If you are already in the practice of producing good content regularly, this book will probably help you monetize your work better. If you aren't much of a writer, then stick with what you're good at and find someone who can write for you. With the original text in completed, you can have your writer work the SONAR system at a small additional cost.

Fortunately, Ms. De Oca does provide examples of good content. One I especially like is Agora.

This book's one downside, if you want to call it that, is the serious reader makes a punchlist or task list. So now I've got work to schedule, but I think it's going to be worth doing.

 

 

 

About these reviews

You may be wondering why the reviews here are any different from the hundreds of "reviews" posted online. Notice the quotation marks?

I've been reviewing books for sites like Amazon for many years now, and it dismays me that Amazon found it necessary to post a minimum word count for reviews. It further dismays me that it's only 20 words. If that's all you have to say about a book, why bother?

And why waste everyone else's time with such drivel? As a reader of such reviews, I feel like I am being told that I do not matter. The flippancy of people who write these terse "reviews" is insulting to the authors also, I would suspect.

This sound bite blathering taking the place of any actual communication is increasingly a problem in our mindless, blog-posting Webosphere. Sadly, Google rewards such pointlessness as "content" so we just get more if this inanity.

My reviews, contrary to current (non) standards, actually tell you about the book. I always got an "A" on a book review I did as a kid (that's how I remember it anyhow, and it's my story so I'm sticking to it). A book review contains certain elements and has a logical structure. It informs the reader about the book.

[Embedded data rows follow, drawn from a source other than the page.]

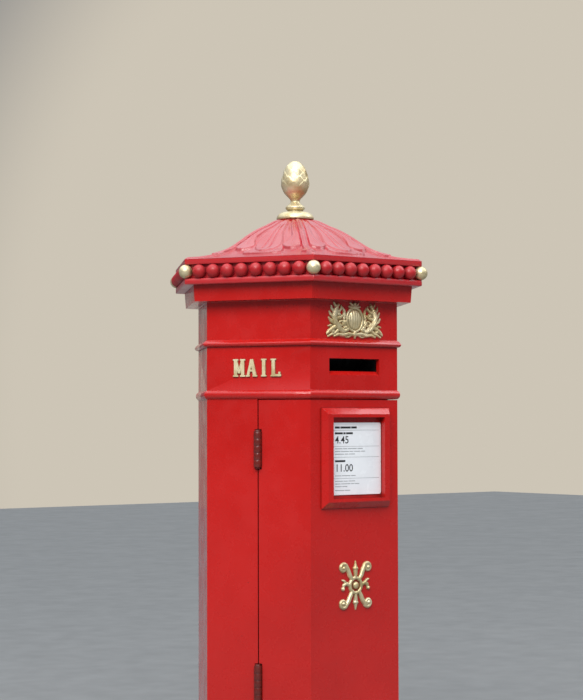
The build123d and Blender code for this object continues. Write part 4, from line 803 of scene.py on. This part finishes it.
def crest():
    """A generic crest: fluted oval cartouche, fleuron above, leaf scrolls either side, ribbon below."""
    low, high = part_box("crest_badge")
    z = (low[2] + high[2]) / 2
    width = (high[0] - low[0]) / MM
    height = (high[2] - low[2]) / MM
    side = [
        [
            (38, -30, 6.5), (54, -20, 8.5), (66, -6, 9.0), (69, 10, 8.6),
            (64, 25, 7.4), (58, 36, 5.4), (55, 43, 3.2),
        ],
        [(70, -8, 5.5), (80, -2, 4.4), (86, 6, 2.4)],
        [(71, 6, 5.2), (80, 14, 4.0), (84, 22, 2.2)],
        [(68, 20, 4.8), (76, 29, 3.6), (78, 37, 2.0)],
        [(60, 34, 4.0), (67, 41, 3.0), (69, 46, 1.8)],
        [(62, 20, 5.4), (51, 24, 4.4), (44, 31, 3.2), (45, 38, 1.8)],
        [(60, 4, 5.6), (48, 6, 4.6), (39, 13, 3.2)],
        [(36, 2, 4.0), (33, 14, 4.4), (35, 25, 3.6), (40, 33, 2.0)],
        [(60, -16, 7.0), (74, -22, 6.6), (85, -29, 5.4), (93, -37, 3.2)],
        [(70, -20, 4.4), (80, -14, 3.4), (88, -16, 2.0)],
        [(56, -26, 5.6), (66, -34, 5.0), (78, -38, 4.0), (88, -43, 2.6)],
        [(6, -37, 5.0), (22, -35, 5.4), (38, -39, 5.4), (54, -37, 4.8), (68, -42, 3.6)],
        [(24, -24, 5.6), (34, -28, 5.4), (44, -24, 4.4)],
        spiral(44, -10, -60, 1.1, 10, 3, 4.4, 2.6),
        [(14, -40, 3.2), (22, -44, 2.6), (31, -44, 1.8)],
    ]
    strokes = mirrored(side)
    strokes += [
        arc(0, 2, 26.5, 31, 0, 360, 3.8, 48),
        [(-17, 36, 3.4), (0, 34.5, 4.2), (17, 36, 3.4)],
        [(0, 36, 4.0), (0, 43, 3.8), (0, 46, 2.2)],
        [(2, 36, 3.6), (10, 42, 3.6), (14, 46, 2.0)],
        [(-2, 36, 3.6), (-10, 42, 3.6), (-14, 46, 2.0)],
        [(0, -32, 6.4), (0, -40, 5.0), (0, -46, 2.8)],
    ]
    domes = [(0, 2, 22, 27, 8.0), (0, -37, 10, 6, 7.0), (0, 44, 4.4, 4.0, 7.0)]
    leaf_bosses = (
        (35, -8, 8, 10, 6.0), (31, -19, 7, 6, 6.0), (74, -30, 7, 6, 6.5),
        (56, 39, 5.0, 5.0, 7.0), (52, 14, 7, 6, 5.0),
    )
    for sign in (-1, 1):
        domes += [(sign * x, y, w, h, rise) for x, y, w, h, rise in leaf_bosses]

    def flutes(x, y, level):
        inside = ((x / 21) ** 2 + ((y - 2) / 26) ** 2) < 1
        groove = 1.3 * (0.5 + 0.5 * np.cos(x / 21 * 5.5 * pi))
        veined = 1.2 * (0.5 + 0.5 * np.cos(np.abs(x) * 1.15 - y * 0.85 + 1.5 * np.sin(y * 0.21)))
        leafy = np.where((np.abs(x) > 30) & (level > 2.2), level - veined, level)
        return np.where(inside, level - groove, leafy)

    return relief_piece("crest_relief", SLOT_FACE, z, width, height, 9.0, strokes, domes, 0.6, flutes)


def knot():
    """A generic interlaced knot of open scrolls with ball ends."""
    low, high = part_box("scroll_badge")
    z = (low[2] + high[2]) / 2
    width = (high[0] - low[0]) / MM
    height = (high[2] - low[2]) / MM
    quarter = [
        [(11, 15, 5.4), (19, 26, 6.2), (24, 38, 6.4), (30, 50, 5.6)],
        spiral(40, 46, 150, -1.15, 11.5, 4.5, 5.0, 3.4),
        [(11, -15, 5.4), (18, -28, 6.2), (24, -40, 6.2), (32, -51, 5.4)],
        spiral(41, -46, 215, 1.15, 11.5, 4.5, 5.0, 3.4),
        [(18, 0, 4.6), (30, 6, 4.8), (39, 2, 4.2), (41, -6, 3.4)],
        [(30, 5, 4.0), (38, 13, 3.0), (44, 15, 1.8)],
    ]
    strokes = mirrored(quarter)
    strokes += [
        arc(0, 0, 18.5, 19.5, 0, 360, 4.8, 44),
        [(0, 19, 4.4), (0, 32, 5.4), (0, 44, 6.2), (0, 56, 3.0), (0, 62, 1.8)],
        [(0, -19, 4.4), (0, -32, 5.4), (0, -44, 6.2), (0, -56, 3.0), (0, -62, 1.8)],
    ]
    domes = [(0, 0, 10, 10, 8.0), (0, 44, 8.5, 6, 7.5), (0, -44, 8.5, 6, 7.5)]
    ball_ends = ((41, 46, 5.6, 5.6, 8.0), (42, -46, 5.6, 5.6, 8.0), (42, -8, 5.0, 5.0, 6.5))
    for sign in (-1, 1):
        domes += [(sign * x, y, w, h, rise) for x, y, w, h, rise in ball_ends]
    return relief_piece("scroll_relief", SLOT_FACE, z, width, height, 9.0, strokes, domes, 0.75)


# ---------------------------------------------------------------- print on the collection plate
def figures(name, text, x, y, size):
    """Plain figures set on the plate, as a thin raised mesh."""
    low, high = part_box("notice_plate")
    curve = bpy.data.curves.new(name + "_outline", "FONT")
    curve.body = text
    curve.size = size * MM
    curve.extrude = 0.1 * MM
    curve.offset = 0.12 * MM
    source = bpy.data.objects.new(name + "_outline", curve)
    bpy.context.scene.collection.objects.link(source)
    bpy.context.view_layer.update()
    mesh = bpy.data.meshes.new_from_object(source.evaluated_get(bpy.context.evaluated_depsgraph_get()))
    bpy.data.objects.remove(source)
    place = face_matrix(SLOT_FACE, x * MM, -low[1] + 0.03 * MM, (low[2] + high[2]) / 2 + y * MM)
    mesh.transform(place)
    mesh.materials.clear()
    mesh.materials.append(INK)
    piece = bpy.data.objects.new(name, mesh)
    bpy.context.scene.collection.objects.link(piece)
    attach(piece, "door")
    return piece


def printed(name, bars, material):
    """Ink on the plate: thin raised rectangles just proud of the enamel."""
    low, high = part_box("notice_plate")
    middle = (low[2] + high[2]) / 2
    place = face_matrix(SLOT_FACE, 0, -low[1] + 0.02 * MM, middle)
    verts = []
    faces = []
    for x, y, w, h in bars:
        start = len(verts)
        for lift in (-0.1, 0.12):
            for cx, cy in ((-1, -1), (1, -1), (1, 1), (-1, 1)):
                verts.append(place @ Vector(((x + cx * w / 2) * MM, (y + cy * h / 2) * MM, lift * MM)))
        for a, b in ((0, 1), (1, 2), (2, 3), (3, 0)):
            faces.append((start + a, start + b, start + b + 4, start + a + 4))
        faces.append(tuple(start + k for k in (4, 5, 6, 7)))
        faces.append(tuple(start + k for k in (3, 2, 1, 0)))
    piece = new_object(name, verts, faces, material, smooth=False)
    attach(piece, "door")
    return piece


def bar_line(x, y, widths, height):
    """A row of short plain bars standing for a line of print."""
    bars = []
    for w in widths:
        bars.append((x + w / 2, y, w, height))
        x += w + 2.2
    return bars


def notice_print():
    """Two collection times, with bars for the words round them; all sizes in mm from the plate's middle."""
    left = -70
    figures("notice_first_time", "4.45", left, 40, 27)
    figures("notice_second_time", "11.00", left, -33, 27)
    black = bar_line(left, 81, (16, 34, 18), 5.2)
    black += bar_line(left, 66, (26, 7, 22), 5.0)
    black += bar_line(left, -6, (34,), 5.0)
    printed("notice_headings", black, INK)
    grey = []
    rows = (
        (26, (24, 14, 30, 18)), (19, (18, 26, 12, 22, 14)), (12, (30, 12, 20)), (-44, (20, 28, 16)),
        (-58, (26, 14, 22)), (-65, (18, 30, 10, 16)), (-72, (22, 16)), (-82, (30, 18)),
    )
    for y, widths in rows:
        grey += bar_line(left, y, widths, 1.6)
    grey += [(0, y, 156, 0.8) for y in (74, 32, 4, -51)]
    printed("notice_lines", grey, GREY_INK)


# ---------------------------------------------------------------- stage, light and camera
BACKDROP_WAY = (0.74, 0.67, 0.0)
WORLD_STRENGTH = 2.6
CAMERA_AZIMUTH = -37.34
CAMERA_DISTANCE = 5.057
CAMERA_HEIGHT = 0.9749
CAMERA_PITCH = 2.109
CAMERA_YAW = 0.1256
CAMERA_ROLL = -0.1335
LENS = 95.45
SENSOR = 36


def stage():
    """The plain floor."""
    r = FLOOR_REACH
    corners = [(-r, -r, 0), (r, -r, 0), (r, r, 0), (-r, r, 0)]
    floor = new_object("floor", corners, [(0, 1, 2, 3)], FLOOR, smooth=False)


def studio_world():
    """Soft light from above, dim near the horizon but for a pale backdrop on one side."""
    world = bpy.data.worlds.new("studio")
    bpy.context.scene.world = world
    world.use_nodes = True
    tree = world.node_tree
    tree.nodes.clear()
    out = tree.nodes.new("ShaderNodeOutputWorld")
    light = tree.nodes.new("ShaderNodeBackground")
    place = tree.nodes.new("ShaderNodeTexCoord")
    split = tree.nodes.new("ShaderNodeSeparateXYZ")
    ramp = tree.nodes.new("ShaderNodeValToRGB")
    ramp.color_ramp.elements[0].position = 0.0
    ramp.color_ramp.elements[0].color = (0.040, 0.043, 0.050, 1)
    ramp.color_ramp.elements[1].position = 1.0
    ramp.color_ramp.elements[1].color = (0.90, 0.96, 1.0, 1)
    ramp.color_ramp.elements.new(0.30).color = (0.07, 0.075, 0.085, 1)
    ramp.color_ramp.elements.new(0.62).color = (0.36, 0.39, 0.43, 1)
    tree.links.new(place.outputs["Generated"], split.inputs[0])
    tree.links.new(split.outputs[2], ramp.inputs[0])
    toward = tree.nodes.new("ShaderNodeVectorMath")
    toward.operation = "DOT_PRODUCT"
    toward.inputs[1].default_value = BACKDROP_WAY
    tree.links.new(place.outputs["Generated"], toward.inputs[0])
    behind = tree.nodes.new("ShaderNodeMapRange")
    behind.interpolation_type = "SMOOTHSTEP"
    behind.inputs["From Min"].default_value = 0.895
    behind.inputs["From Max"].default_value = 0.945
    tree.links.new(toward.outputs["Value"], behind.inputs["Value"])
    blend = tree.nodes.new("ShaderNodeMix")
    blend.data_type = "RGBA"
    blend.blend_type = "LIGHTEN"
    blend.inputs[7].default_value = (0.235, 0.215, 0.18, 1)
    tree.links.new(behind.outputs[0], blend.inputs[0])
    tree.links.new(ramp.outputs[0], blend.inputs[6])
    tree.links.new(blend.outputs[2], light.inputs[0])
    light.inputs[1].default_value = WORLD_STRENGTH
    tree.links.new(light.outputs[0], out.inputs[0])


def softbox(name, place, aim, size, power, colour):
    """A rectangular lamp pointed at a place."""
    data = bpy.data.lights.new(name, "AREA")
    data.shape = "RECTANGLE"
    data.size, data.size_y = size
    data.energy = power
    data.color = colour
    lamp = bpy.data.objects.new(name, data)
    lamp.location = place
    lamp.rotation_euler = (Vector(aim) - Vector(place)).to_track_quat("-Z", "Y").to_euler()
    bpy.context.scene.collection.objects.link(lamp)


def lights():
    """A broad key from the left front and a weak lamp from the right."""
    softbox("key", (-3.2, -3.0, 4.2), (0, 0, 0.8), (3.8, 3.0), 225, (1.0, 0.98, 0.95))
    softbox("side", (3.6, -1.6, 4.2), (0, 0, 0.9), (2.4, 2.4), 40, (0.95, 0.97, 1.0))


def camera():
    """The camera, turned and tilted as the object is seen."""
    data = bpy.data.cameras.new("camera")
    data.sensor_fit = "VERTICAL"
    data.sensor_height = SENSOR
    data.sensor_width = SENSOR
    data.lens = LENS
    turn = radians(CAMERA_AZIMUTH)
    aim = radians(CAMERA_AZIMUTH + CAMERA_YAW)
    pitch = radians(CAMERA_PITCH)
    roll = radians(CAMERA_ROLL)
    forward = Vector((-sin(aim) * cos(pitch), cos(aim) * cos(pitch), sin(pitch)))
    level = forward.cross(Vector((0, 0, 1))).normalized()
    up = level.cross(forward)
    right = level * cos(roll) + up * sin(roll)
    top = up * cos(roll) - level * sin(roll)
    obj = bpy.data.objects.new("camera", data)
    place = Vector((sin(turn) * CAMERA_DISTANCE, -cos(turn) * CAMERA_DISTANCE, CAMERA_HEIGHT))
    axes = Matrix((right, top, -forward)).transposed().to_4x4()
    obj.matrix_world = Matrix.Translation(place) @ axes
    bpy.context.scene.collection.objects.link(obj)
    bpy.context.scene.camera = obj


# ---------------------------------------------------------------- the scene
camera()
stage()
studio_world()
lights()
dress_frame()

roof = roof_piece()
crown = crown_pad()
for piece in (roof, crown):
    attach(piece, "box")
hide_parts("roof_cap")

bead_row = beads()
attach(bead_row, "box")
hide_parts("rim_beads")

gilded_balls = corner_balls()
bud = finial()
crest_relief = crest()
for piece, node in ((gilded_balls, "corner_balls"), (bud, "finial_bud"), (crest_relief, "crest_badge")):
    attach(piece, "box")
    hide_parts(node)

scroll_relief = knot()
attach(scroll_relief, "door")
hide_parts("scroll_badge")

notice_print()

bpy.context.scene.view_settings.view_transform = "Standard"
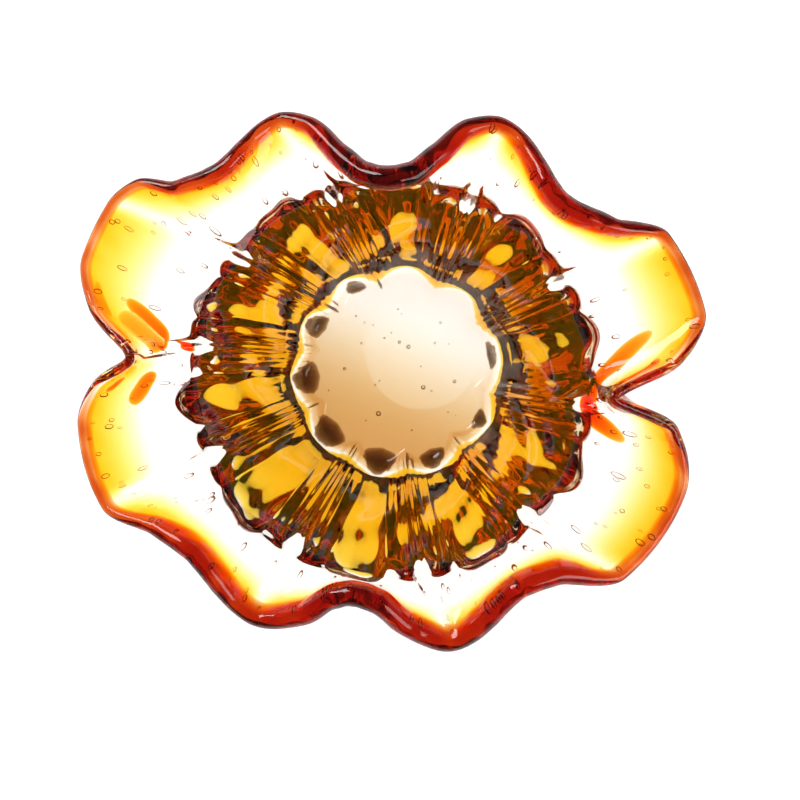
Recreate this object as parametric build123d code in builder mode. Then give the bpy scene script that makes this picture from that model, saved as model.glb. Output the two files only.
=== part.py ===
"""Ruffled art glass bowl: a ribbed amber cup cased in clear glass, with a pinched, flared rim.

Millimetres, +Z up. The origin is the centre of the flat foot; +X runs along the longer way across.
"""
import os
from bisect import bisect_right
from math import cos, exp, hypot, inf, pi, radians, sin

from build123d import *

os.makedirs("parts", exist_ok=True)

# ---- foot and floor ---------------------------------------------------------------------------
FOOT_FLAT_RADIUS = 48.0
FOOT_SIDE_RADIUS = 52.6
FOOT_SIDE_HEIGHT = 2.6
FOOT_PAD_RADIUS = 54.5
FOOT_PAD_HEIGHT = 6.5
CORE_FOOT_RADIUS = 37.0
FLOOR_HEIGHT = 12.0
FLOOR_RADIUS = 39.2
FLOOR_SCALLOP = 5.2
FLOOR_BEND_WIDTH = 0.4
FLOOR_BEND_HEIGHT = 0.9
PONTIL_RADIUS = 24.0
PONTIL_DEPTH = 1.2
PONTIL_X = 10.0
PONTIL_Y = 8.0

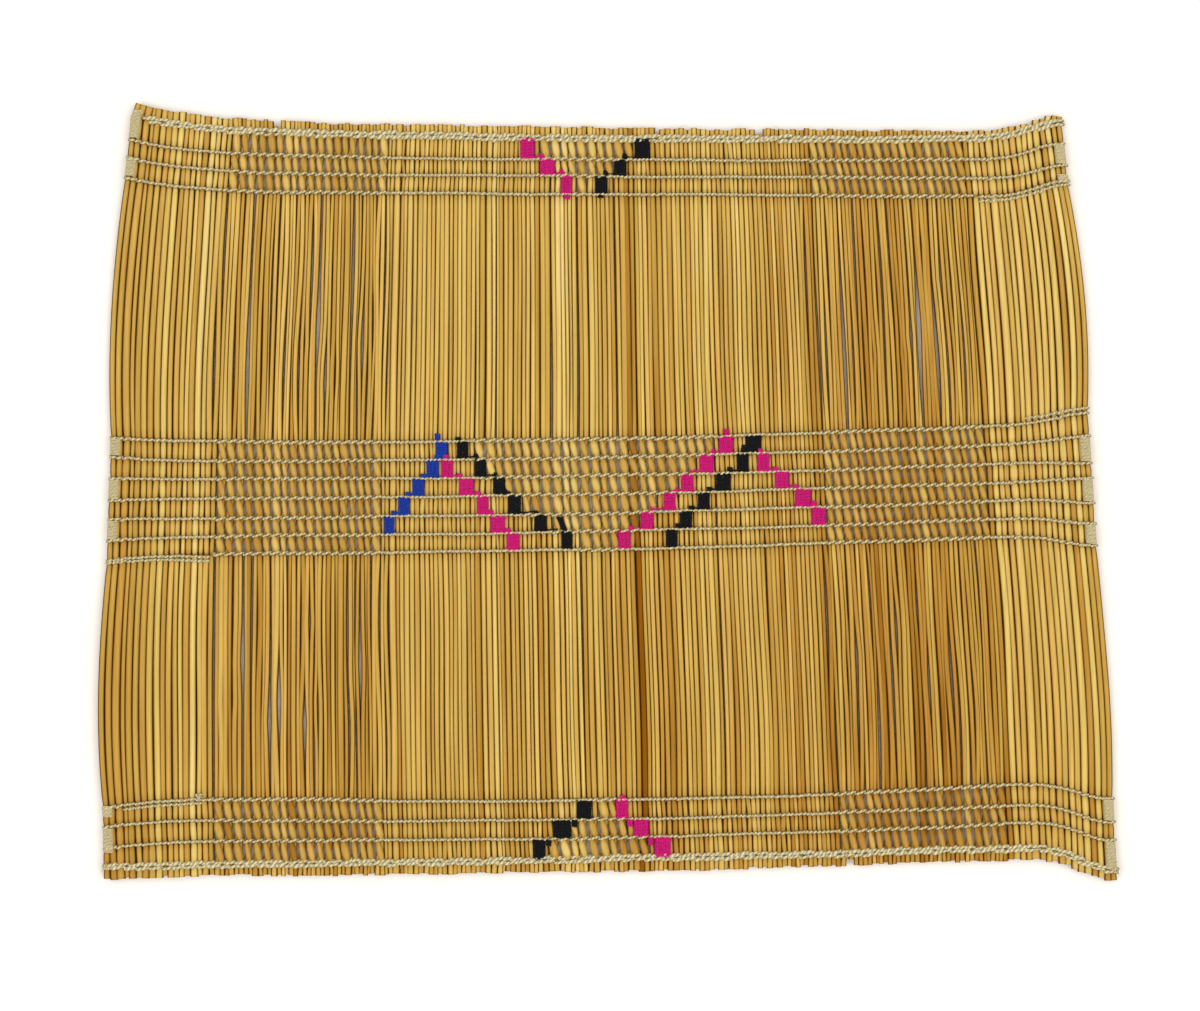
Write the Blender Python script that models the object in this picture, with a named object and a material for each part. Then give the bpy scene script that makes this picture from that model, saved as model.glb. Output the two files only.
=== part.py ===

A book review may also tell the reader whether the reviewer liked it, but revealing a reviewer's personal taste is not necessary for an informative book review.

About your reviewer

  • Books are a passion of mine. I read dozens of them each year, plus I listen to audio books.
  • Most of my "reading diet" consists of nonfiction. I think life is too short to use your limited reading time on material that has little or no substance. That leads into my next point...
  • In 1990, I stopped watching television. I have not missed it. At all.
  • I was first published as a preteen. I wrote an essay, and my teacher submitted it to the local paper.
  • For six years, I worked as an editor for a trade publication. I left that job in 2002, and still do freelance editing and authoring for that publication (and for other publications).
  • No book has emerged from my mind onto the best-seller list. So maybe I'm presumptuous in judging the work of others. Then again, I do more describing than judging in my reviews. And I have so many articles now published that I stopped counting them at 6,000. When did I stop? Probably 20,000 articles ago! (It's been a while).
  • I have an engineering degree and an MBA, among other "quant" degrees. That helps explain my methodical approach toward reviews.
  • You probably don't know anybody who has made a perfect or near perfect score on a test of Standard Written English. I have. So, a credential for whatever it's worth.

About reading style

No, I do not "speed read" through these. That said, I do read at a fast rate. But, in contrast to speed reading, I read everything when I read a book for review.

Speed reading is a specialized type of reading that requires skipping text as you go. Using this technique, I've been able to consistently "max out" a speed reading machine at 2080 words per minute with 80% comprehension. This method is great if you are out to show how fast you can read. But I didn't use it in graduate school and I don't use it now. I think it takes the joy out of reading, and that pleasure is a big part of why I read.